Calhoun posted an off-the-charts 1.250 slugging percentage during the CWS, a performance that included three home runs (one a grand slam) and 11 RBI.

The senior said he put some pressure on himself early in the season to put up numbers that would elevate his MLB draft status, but added he is not going to allow that baggage to follow him this year.

“Kole Calhoun is going to be in the middle of everything we do,” Esmay said. “He just can’t help himself.”

ASU will be losing some of the bigger bats from the 2009 lineup, including those of Jason Kipnis and Carlos Ramirez, who combined to hit 35 home runs and 146 RBIs last season.

“We’re not going to return big power numbers,” Calhoun said. “We’ve got a lot of guys that are scrappy kind of players, and that’s the kind of team that we’re going to have to be this year.”

Sophomores Johnny Ruettiger and Drew Maggi and junior Matt Newman are among ASU’s top returning bats from a season ago.

“We’re going to be an up-tempo team,” Esmay said. “I think we have to be.”


ASU got all it expected and then some out of the catcher spot in 2009.

Carlos Ramirez, who played for the Sun Devils last season after transferring from Chandler-Gilbert Community College, played in 63 games in 2009, starting 62.
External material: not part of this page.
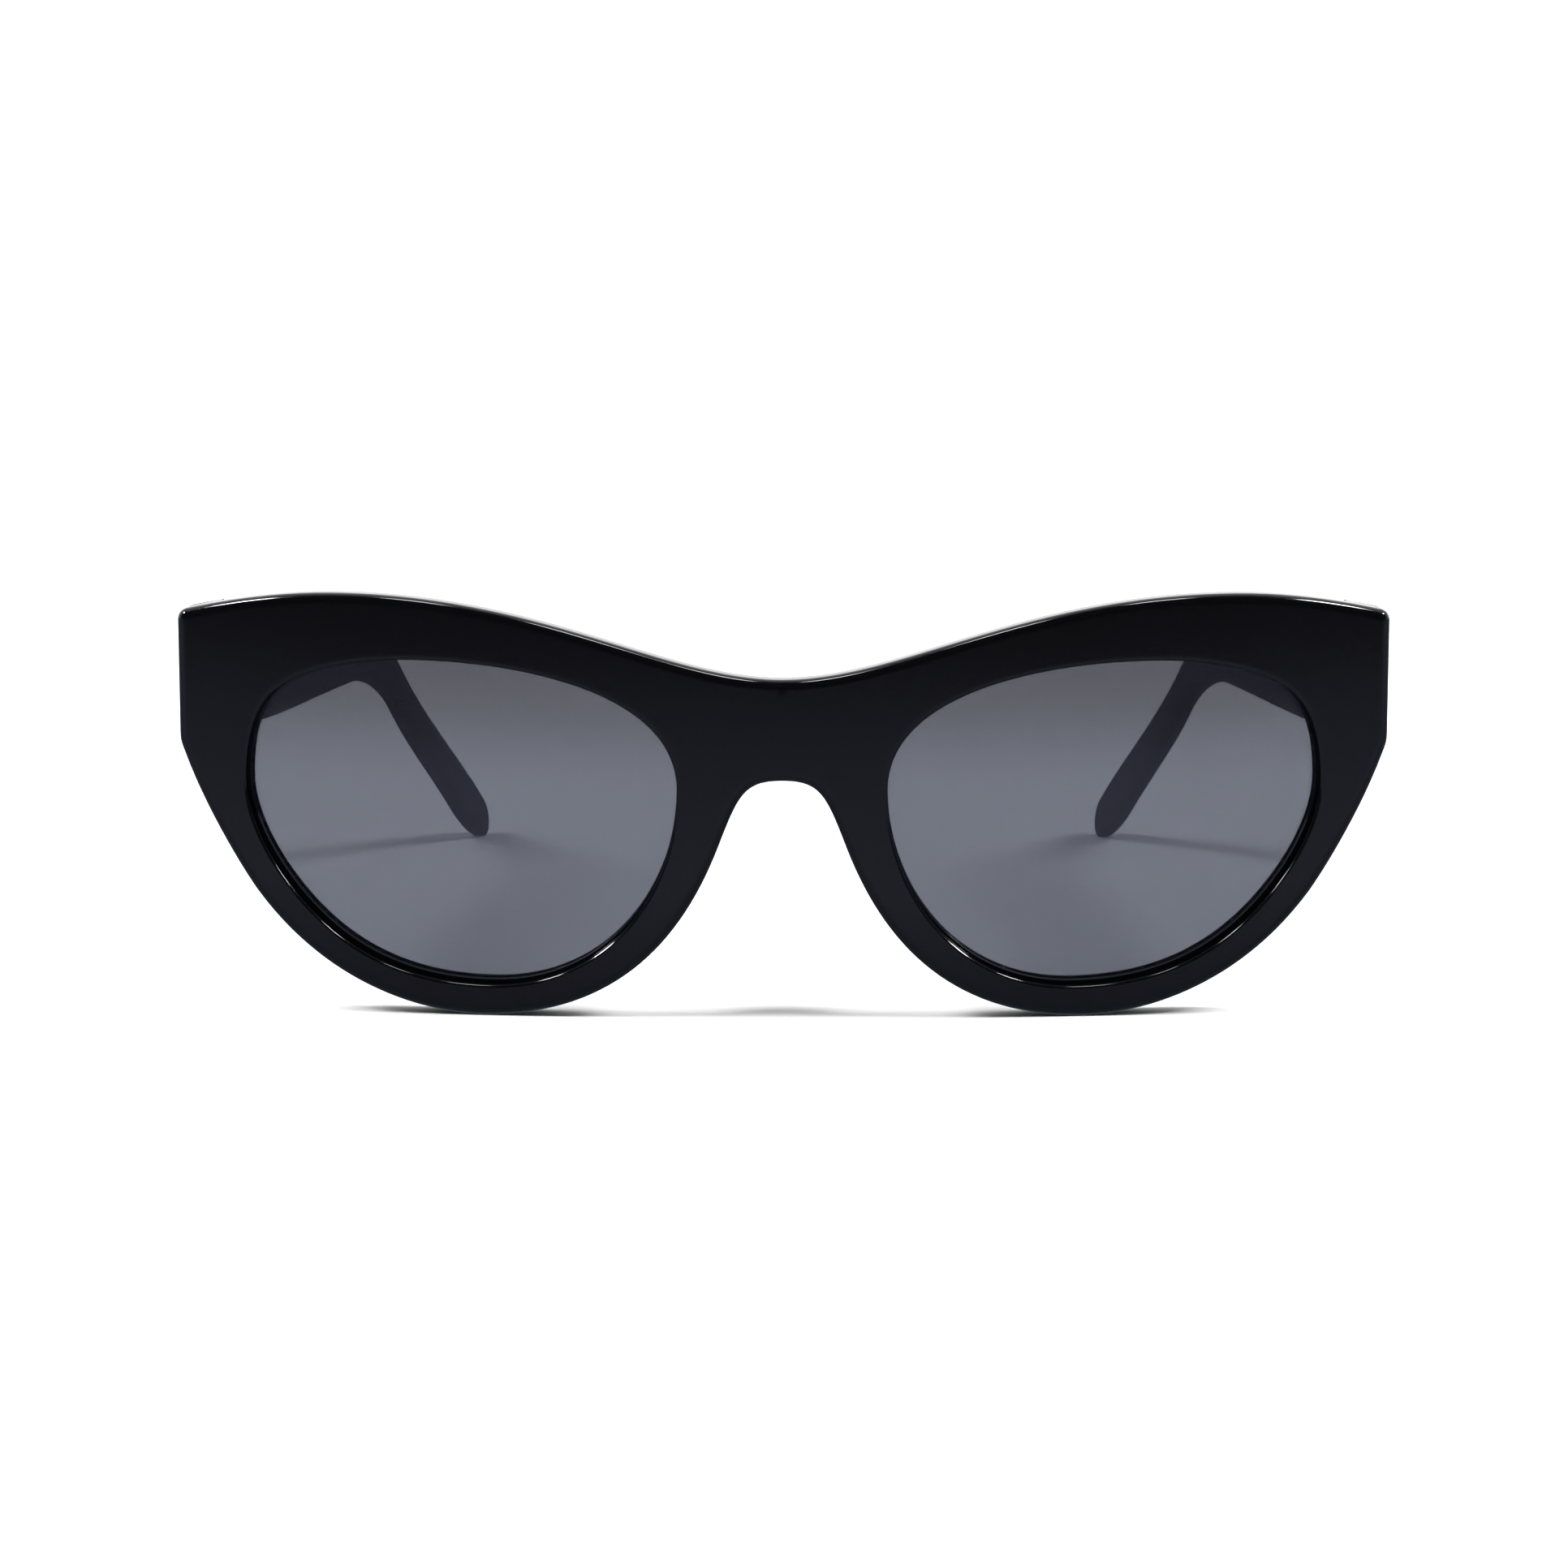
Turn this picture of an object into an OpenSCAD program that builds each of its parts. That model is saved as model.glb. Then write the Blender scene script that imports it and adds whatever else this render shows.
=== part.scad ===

While his bat made big noise echoing through Packard Stadium, Ramirez’s consistency behind the plate was also instrumental.

Replacing Ramirez will be a committee effort, Esmay said.

Included in the mix will be sophomore Austin Barnes, who appeared in 20 games last season and has earned praise regarding his progression in the offseason.

“Watching him and seeing where he is at, I feel really good about him,” Esmay said. “I think this young man is going to be a pretty good catcher.”

Junior transfer Xorge Carrillo out of Central Arizona is also expected to see time behind the dish.

Esmay noted freshman shortstop Deven Marrero as a player who could make an immediate impact.